19. Miss McKie submits that the Claimant has to show that none of the issues of concern raised by the Defendant are capable of being considered to relate to the Claimant's capability. She recognises that in this respect capability must relate to an issue going to knowledge, skill or ability and, by way of example, she points to a passage in the minutes of the meeting dated 8th November 2010 where it is recorded that the Claimant: "Admitted the weakness overall is in his organisational capabilities." The Defendant's case is simple. If an issue might arguably go to capability, then that is an issue for the Defendant to resolve in accordance with its Capability Procedure. On its own, that is an attractive submission, but it ignores all of the other matters I have described above.

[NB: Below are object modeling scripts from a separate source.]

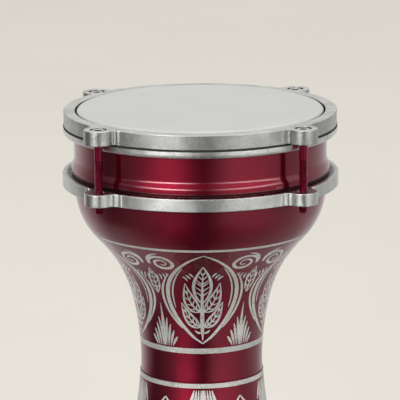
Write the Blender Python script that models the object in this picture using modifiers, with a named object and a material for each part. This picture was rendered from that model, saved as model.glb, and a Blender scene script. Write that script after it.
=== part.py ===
"""Darbuka: a goblet drum whose film head is clamped to a cast shell by a hoop, four long screws and a lower ring.

Units are metres, +Z points up the drum's axis towards the head, and -Y is the front.
The origin is the middle of the foot's underside, so the drum stands on z = 0.
Lugs and screws stand close to 45 degrees from the front, left and right, and behind.
"""
import math

import bmesh
import bpy
from mathutils import Matrix, Vector

# ---------------------------------------------------------------- dimensions
NAME = "darbuka"
SEGMENTS = 48            # facets round every turned piece, all in one phase
GAP = 0.0003             # air left between pieces that touch in the real drum

HEIGHT = 0.3580          # foot underside to clamp hoop top
PITCH_RADIUS = 0.1002    # screw axes from the drum axis
LUG_ANGLES = {"front_left": 225.0, "front_right": 313.5,
              "back_left": 137.0, "back_right": 45.5}

# clamp hoop
HOOP_OUTER = 0.0960
HOOP_INNER = 0.0880
HOOP_DEPTH = 0.0102
HOOP_EDGE = 0.0005       # rounded arris
HOOP_LUG = 0.0102        # radius of each lug round its screw
HOOP_LUG_FILLET = 0.0022
KNUCKLE_WIDTH = 0.0034   # small cast swelling where each lug's fillet meets the ring
KNUCKLE_HEIGHT = 0.0005

# lower ring
RING_TOP_DROP = 0.0440   # below the clamp hoop's top
RING_DEPTH = 0.00885
RING_OUTER = 0.0972
RING_INNER = 0.0903
RING_LUG_FILLET = 0.0050

# head: film, flesh hoop and the resin that bonds them
FILM_RISE = 0.0009       # film surface above the hoop top
FILM = 0.0004            # film thickness
FILM_RADIUS = 0.08705    # outer side of the film's collar
FILM_CORNER = 0.0030     # outer radius of the fold over the bearing edge
COLLAR_Z = HEIGHT - 0.0110
CHANNEL_OUTER = 0.0964
CHANNEL_INNER = 0.0870
CHANNEL_TOP = HEIGHT - HOOP_DEPTH - GAP
CHANNEL_BOTTOM = HEIGHT - 0.0163
CHANNEL_WALL = 0.0008
FILM_LIP = 0.0915        # where the film's flange turns down into the resin

# cast shell
WALL = 0.0042
SHELL_NECKED = 0.08635   # outside of the wall inside the film's collar
SHELL_CYLINDER = 0.0890
SHELL_BEAD = 0.0910
STEP_DROP = 0.0167       # where the wall widens below the flesh hoop
OGEE_TOP_DROP = 0.0320
OGEE_FOOT_DROP = 0.0395
BEAD_FOOT_DROP = 0.0437
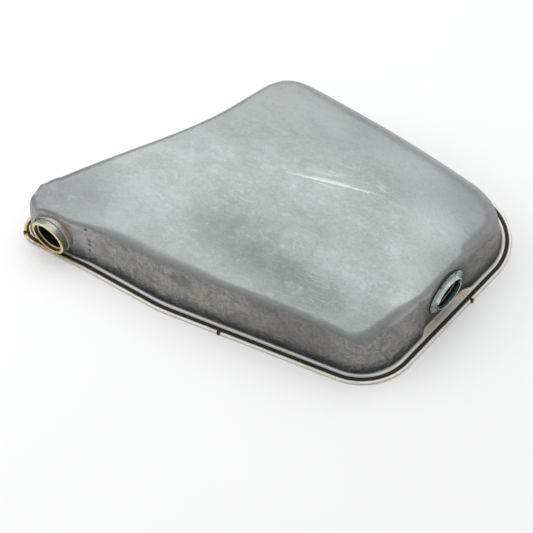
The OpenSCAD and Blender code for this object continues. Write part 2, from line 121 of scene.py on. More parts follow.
def crown_normal(x, y):
    h = 0.01
    n = np.column_stack([-(crown(x + h, y) - crown(x - h, y)) / (2 * h),
                         -(crown(x, y + h) - crown(x, y - h)) / (2 * h), np.ones(len(x))])
    return n / np.linalg.norm(n, axis=1)[:, None]


def outline(n):
    """n evenly spaced rim points, as rows of x, y and the outward normal's x, y."""
    count = len(CORNERS)
    corners = []
    for i, (x, y, radius) in enumerate(CORNERS):
        p = np.array((x, y), float)
        before = np.array(CORNERS[i - 1][:2], float)
        after = np.array(CORNERS[(i + 1) % count][:2], float)
        d_in, d_out = unit(p - before), unit(after - p)
        turn = math.atan2(d_in[0] * d_out[1] - d_in[1] * d_out[0], d_in @ d_out)
        corners.append((p, d_in, d_out, turn, radius, radius * math.tan(abs(turn) / 2)))
    rows = []
    for i, (p, d_in, d_out, turn, radius, tangent) in enumerate(corners):
        start = p - d_in * tangent
        centre = start + math.copysign(radius, turn) * np.array([-d_in[1], d_in[0]])
        arm = start - centre
        steps = max(6, int(abs(turn) * radius / 0.7))
        for j in range(steps + 1):
            t = turn * j / steps
            c, s = math.cos(t), math.sin(t)
            rows.append((centre[0] + arm[0] * c - arm[1] * s, centre[1] + arm[0] * s + arm[1] * c,
                         d_in[0] * s + d_in[1] * c, -(d_in[0] * c - d_in[1] * s)))
        following = corners[(i + 1) % count]
        start, end = p + d_out * tangent, following[0] - following[1] * following[5]
        steps = max(2, int(np.linalg.norm(end - start) / 0.9))
        for j in range(1, steps):
            q = start + (end - start) * j / steps
            rows.append((q[0], q[1], d_out[1], -d_out[0]))
    closed = np.array(rows + rows[:1])
    lengths = np.linalg.norm(np.diff(closed[:, :2], axis=0), axis=1)
    travel = np.concatenate([[0], np.cumsum(lengths)])
    even = np.linspace(0, travel[-1], n, endpoint=False)
    rim = np.stack([np.interp(even, travel, closed[:, i]) for i in range(4)], 1)
    rim[:, 2:] /= np.linalg.norm(rim[:, 2:], axis=1)[:, None]
    return rim


def ease(t):
    t = np.clip(t, 0, 1)
    return t * t * (3 - 2 * t)


def rim_value(rim, stations, spots):
    """Value at each rim point: eased between stations by direction, then changed near spots."""
    angle = np.degrees(np.arctan2(rim[:, 3], rim[:, 2]))
    table = np.array(stations, float)
    angle = angle - 360 * np.floor((angle - table[0, 0]) / 360)
    k = np.searchsorted(table[:, 0], angle + 1e-9, side="right") - 1
    next_angle = np.append(table[1:, 0], table[0, 0] + 360)
    next_value = np.append(table[1:, 1], table[0, 1])
    share = ease((angle - table[k, 0]) / (next_angle[k] - table[k, 0]))
    value = table[k, 1] + (next_value[k] - table[k, 1]) * share
    for centre, inner, outer, target in spots:
        r = np.hypot(rim[:, 0] - centre[0], rim[:, 1] - centre[1])
        value = value + (target - value) * (1 - ease((r - inner) / (outer - inner)))
    return value


def wall_layout(rim):
    """Foot inset, draft, shoulder inset and the shoulder's direction from each rim point."""
    foot = rim_value(rim, FOOT_IN, FOOT_SPOTS)
    draft = rim_value(rim, DRAFT, DRAFT_SPOTS)
    shoulder = rim_value(rim, SHOULDER_IN, SHOULDER_SPOTS)
    # a set-back, almost upright stretch of the +X wall round the ring
    along = rim[:, :2] @ unit([CORNERS[1][0] - CORNERS[0][0], CORNERS[1][1] - CORNERS[0][1]])
    end = 1 - ease((along - 66) / 14)
    dish = np.where(rim[:, 0] < 150, 0, ease((along + 14) / 15) * end)
    foot = foot + (18.3 - 0.008 * along - foot) * dish
    draft = draft + (0.6 - draft) * dish
    wide = np.where(rim[:, 0] < 150, 0, ease((along + 45) / 45) * end)
    shoulder = shoulder + (27.5 - shoulder) * wide
    from_nose = np.hypot(rim[:, 0] - NOSE_AT[0], rim[:, 1] - NOSE_AT[1])
    pull = (1 - ease((from_nose - 33) / 64))[:, None]
    to_nose = NOSE - rim[:, :2]
    to_nose /= np.linalg.norm(to_nose, axis=1)[:, None]
    lean = to_nose * pull - rim[:, 2:] * (1 - pull)
    lean /= np.linalg.norm(lean, axis=1)[:, None]
    return foot, draft, shoulder, lean


def local(origin, n):
    """Local axes (origin, x, y, z) with z along n; on a wall x is down and y runs along it."""
    n = unit(n)
    if abs(n[2]) > 0.9:
        return np.array(origin, float), np.array([1.0, 0, 0]), np.array([0, 1.0, 0]), n
    return np.array(origin, float), np.array([0, 0, -1.0]), np.array([-n[1], n[0], 0.0]), n


def upright(x, y):
    return local((x, y, 0.0), (0, 0, 1))


def place(axes, points):
    P = np.asarray(points, float).reshape(-1, 3)
    return axes[0] + P[:, :1] * axes[1] + P[:, 1:2] * axes[2] + P[:, 2:3] * axes[3]


RING_AXES, NECK_AXES = local(RING_AT, RING_OUT), local(MOUTH_AT, NECK_OUT)


def ring_holes():
    for k in range(6):
        a = math.radians(60 * k + 30)
        yield place(RING_AXES, [(RING_PCD / 2 * math.cos(a), RING_PCD / 2 * math.sin(a), 0)])[0]


def wave(P, size, seed):
    """Smooth wandering value of about -1 to 1 over points in mm."""
    rng = np.random.default_rng(seed)
    v = np.zeros(len(P))
    for _ in range(7):
        d = rng.normal(size=3)
        d /= np.linalg.norm(d)
        v += np.sin(P @ d * (2 * np.pi / (size * rng.uniform(0.7, 1.6))) + rng.uniform(0, 6.28))
    return v / 3.2


# ---------------------------------------------------------------- mesh helpers
def link_object(name, mesh):
    o = bpy.data.objects.new(name, mesh)
    COLL.objects.link(o)
    return o


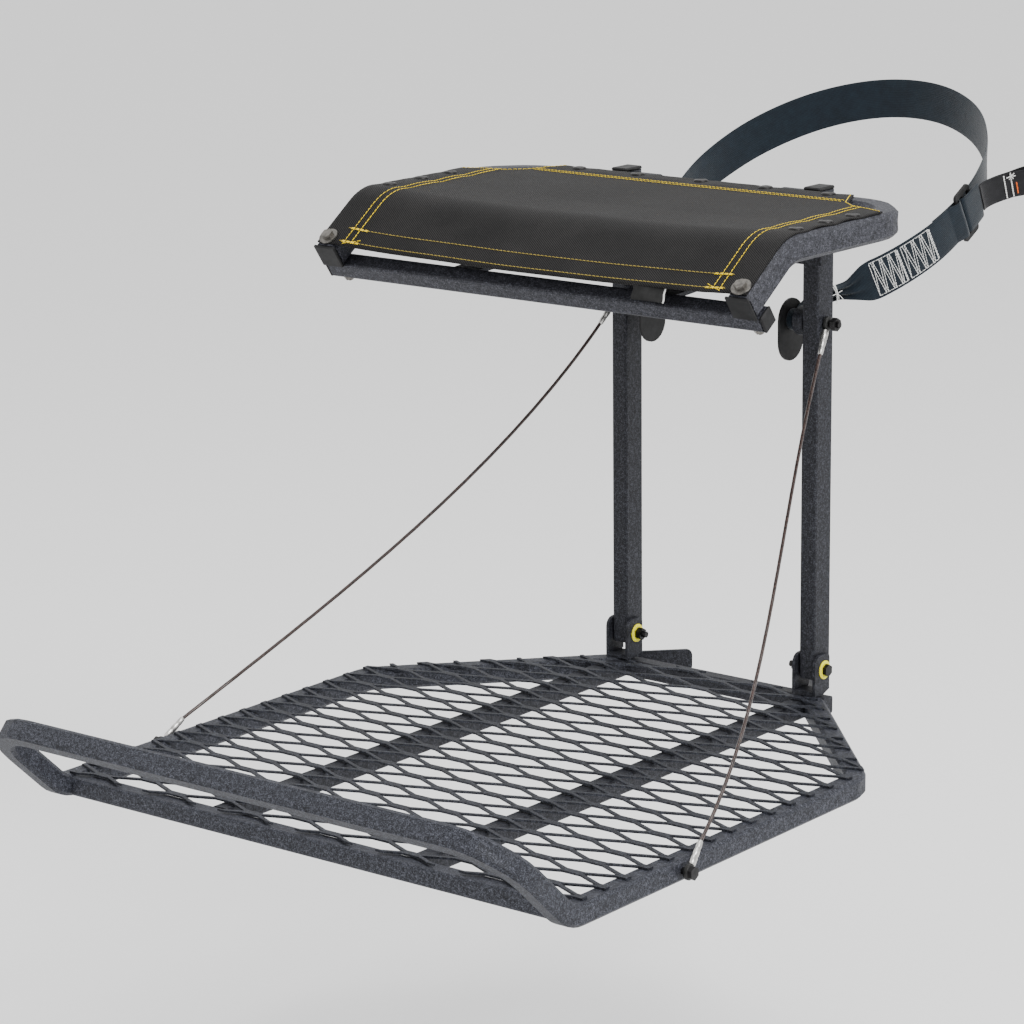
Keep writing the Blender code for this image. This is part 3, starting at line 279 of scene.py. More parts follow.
def coated_twill(name):
    """Charcoal coated cloth with a fine diagonal twill."""
    look = Look(name, (0.02, 0.02, 0.021), 0.62)
    look.shader.inputs["Specular IOR Level"].default_value = 0.12
    x, y, z = look.axis("X"), look.axis("Y"), look.axis("Z")
    down = look.math("ADD", y, z)
    diagonal = look.stripes(look.math("ADD", x, down), 0.0036)
    cross = look.stripes(look.math("SUBTRACT", x, down), 0.0024)
    weave = look.math("MULTIPLY", diagonal, look.math("MULTIPLY_ADD", cross, 0.6, 0.4))
    cloud = look.noise(14, 5.0, 0.6)
    tone = look.math("MULTIPLY_ADD", weave, 0.62, look.math("MULTIPLY", cloud, 0.55))
    stops = [(0.28, (0.001, 0.001, 0.001)), (0.50, (0.0045, 0.0045, 0.0048)), (0.82, (0.034, 0.032, 0.031))]
    look.colour(look.ramp(tone, stops))
    look.roughness(cloud, 0.5, 0.78)
    look.bump(weave, 0.0003, 0.9)
    return look.material


def thread(name, colour, dark):
    """Twisted sewing thread."""
    look = Look(name, colour, 0.6)
    look.colour(look.ramp(look.noise(900, 3.0), [(0.3, dark), (0.62, colour)]))
    look.bump(look.noise(2500, 2.0), 0.0001)
    return look.material


def cable_coat(name):
    """Twisted wire cable under a thin dark coat."""
    look = Look(name, (0.03, 0.022, 0.020), 0.32)
    stops = [(0.35, (0.010, 0.008, 0.008)), (0.7, (0.075, 0.045, 0.038))]
    look.colour(look.ramp(look.noise(500, 3.0), stops))
    look.shader.inputs["Coat Weight"].default_value = 0.4
    look.bump(look.noise(1200, 2.0), 0.00008)
    return look.material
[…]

20. The whole tenor of the minutes of the meetings seem to me to relate a perceived neglect of duty on the part of the Claimant. It seems to me clear that the investigation and discussion related to complaints concerning the manner in which the Claimant either was or was not discharging his duties. That seems to me fall squarely within the remit of Bylaw N15(a). Furthermore, it seems to me to be at the very least arguable that the procedure under Bylaw N15(a) is sufficiently flexible to encompass a complaint that the Claimant's failure to discharge his duties relates to his knowledge, skill or ability. In the first instance the complaint is to be considered by the Honorary Officers of the United Synagogue who: "Shall use their best endeavours to resolve the matter satisfactorily." That obligation is clearly sufficiently wide to allow the provision of help and assistance in a case relating to capability. It is to be noted that distinctions are drawn in the Bylaw between: first, misconduct; second, neglect of a duty and; third, breach of a duty. The latter events, neglect of duty and breach of duty, may arise without any misconduct on the part of the Rabbi or Minister in question.

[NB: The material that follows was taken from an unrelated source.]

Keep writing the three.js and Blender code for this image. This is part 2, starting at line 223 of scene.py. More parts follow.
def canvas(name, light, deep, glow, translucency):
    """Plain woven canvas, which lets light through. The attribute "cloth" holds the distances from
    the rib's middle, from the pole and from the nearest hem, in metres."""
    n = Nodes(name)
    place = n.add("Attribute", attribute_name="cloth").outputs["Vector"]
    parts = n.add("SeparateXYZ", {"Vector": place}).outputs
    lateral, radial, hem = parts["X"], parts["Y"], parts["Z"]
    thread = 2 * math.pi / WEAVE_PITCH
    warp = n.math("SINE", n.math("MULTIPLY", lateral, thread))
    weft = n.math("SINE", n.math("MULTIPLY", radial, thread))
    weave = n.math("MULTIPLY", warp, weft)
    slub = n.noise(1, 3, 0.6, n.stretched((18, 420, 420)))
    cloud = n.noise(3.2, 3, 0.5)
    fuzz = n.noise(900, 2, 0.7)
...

21. I recognise that it is not possible to make any findings of fact in a case such as this. The evidence is necessarily incomplete. Such evidence as I have had is in written form and has not been tested in cross-examination. That is why my investigation is limited to whether there is a serious question to be tried. In my judgment there are serious concerns relating to the motives of the Defendants in this case. There is, in my judgment, a real prospect of demonstrating at trial that the Capability Procedure has indeed been trumped up as another means of dismissing the Claimant for reasons that do not go to any genuine concerns relating to his capability. If established that would amount to a plain breach of contract.

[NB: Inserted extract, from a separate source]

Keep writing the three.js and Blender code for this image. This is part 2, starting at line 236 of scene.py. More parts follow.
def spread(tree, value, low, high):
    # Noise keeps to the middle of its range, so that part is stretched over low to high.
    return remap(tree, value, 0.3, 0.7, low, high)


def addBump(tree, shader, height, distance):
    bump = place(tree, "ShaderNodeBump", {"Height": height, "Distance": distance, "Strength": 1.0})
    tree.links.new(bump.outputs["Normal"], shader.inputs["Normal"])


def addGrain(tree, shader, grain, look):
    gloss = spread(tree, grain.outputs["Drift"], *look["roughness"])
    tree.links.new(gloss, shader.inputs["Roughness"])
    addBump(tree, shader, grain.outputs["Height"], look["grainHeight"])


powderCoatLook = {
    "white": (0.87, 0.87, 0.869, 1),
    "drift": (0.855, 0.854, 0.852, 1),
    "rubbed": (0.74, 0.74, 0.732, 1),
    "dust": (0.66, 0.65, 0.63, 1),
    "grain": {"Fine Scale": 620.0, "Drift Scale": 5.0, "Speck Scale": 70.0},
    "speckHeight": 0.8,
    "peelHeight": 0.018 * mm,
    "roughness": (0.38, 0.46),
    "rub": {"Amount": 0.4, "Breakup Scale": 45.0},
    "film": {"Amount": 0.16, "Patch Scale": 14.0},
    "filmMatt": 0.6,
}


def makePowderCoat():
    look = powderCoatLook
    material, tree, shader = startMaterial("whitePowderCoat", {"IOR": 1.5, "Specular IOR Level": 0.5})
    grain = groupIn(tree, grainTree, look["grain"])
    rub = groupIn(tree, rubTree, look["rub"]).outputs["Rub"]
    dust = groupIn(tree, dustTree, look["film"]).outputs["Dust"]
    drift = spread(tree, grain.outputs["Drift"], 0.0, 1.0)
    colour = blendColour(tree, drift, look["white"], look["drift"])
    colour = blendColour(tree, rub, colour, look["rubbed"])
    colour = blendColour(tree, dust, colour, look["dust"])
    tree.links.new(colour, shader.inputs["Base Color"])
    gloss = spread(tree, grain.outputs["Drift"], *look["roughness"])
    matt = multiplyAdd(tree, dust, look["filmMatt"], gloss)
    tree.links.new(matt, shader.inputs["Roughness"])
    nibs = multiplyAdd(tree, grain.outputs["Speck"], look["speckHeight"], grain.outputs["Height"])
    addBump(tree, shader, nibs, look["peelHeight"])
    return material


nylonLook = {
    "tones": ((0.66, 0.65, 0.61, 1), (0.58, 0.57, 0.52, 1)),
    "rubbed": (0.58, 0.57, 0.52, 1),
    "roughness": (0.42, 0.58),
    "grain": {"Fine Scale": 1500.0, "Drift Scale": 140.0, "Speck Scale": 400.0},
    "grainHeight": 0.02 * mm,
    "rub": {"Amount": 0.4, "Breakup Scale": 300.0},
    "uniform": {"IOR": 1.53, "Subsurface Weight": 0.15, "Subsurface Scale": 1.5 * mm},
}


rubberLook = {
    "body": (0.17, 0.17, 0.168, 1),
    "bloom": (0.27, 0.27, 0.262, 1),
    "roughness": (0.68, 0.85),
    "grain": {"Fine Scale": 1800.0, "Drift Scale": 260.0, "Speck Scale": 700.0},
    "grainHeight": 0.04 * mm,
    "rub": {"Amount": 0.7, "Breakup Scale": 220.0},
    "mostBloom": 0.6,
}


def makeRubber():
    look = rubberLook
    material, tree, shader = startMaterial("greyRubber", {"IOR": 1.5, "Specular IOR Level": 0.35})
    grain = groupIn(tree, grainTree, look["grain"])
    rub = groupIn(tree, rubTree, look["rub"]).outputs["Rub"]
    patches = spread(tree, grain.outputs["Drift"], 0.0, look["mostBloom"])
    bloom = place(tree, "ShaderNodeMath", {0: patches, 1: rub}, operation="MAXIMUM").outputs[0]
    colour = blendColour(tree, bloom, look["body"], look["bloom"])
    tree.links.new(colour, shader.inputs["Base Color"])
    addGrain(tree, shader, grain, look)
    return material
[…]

22. In my judgment it is right that the Claimant should have the opportunity to explore that at trial and that until then a halt should be called upon any and all disciplinary or capability proceedings. It seems to me, although I will hear argument, that the order proposed by the Claimant is reasonable and proportionate. This matter needs to be resolved speedily and matters will not be put on hold for very long. In any event, application can be made to vary the order before trial and I will hear counsel on the form of order and consequential directions.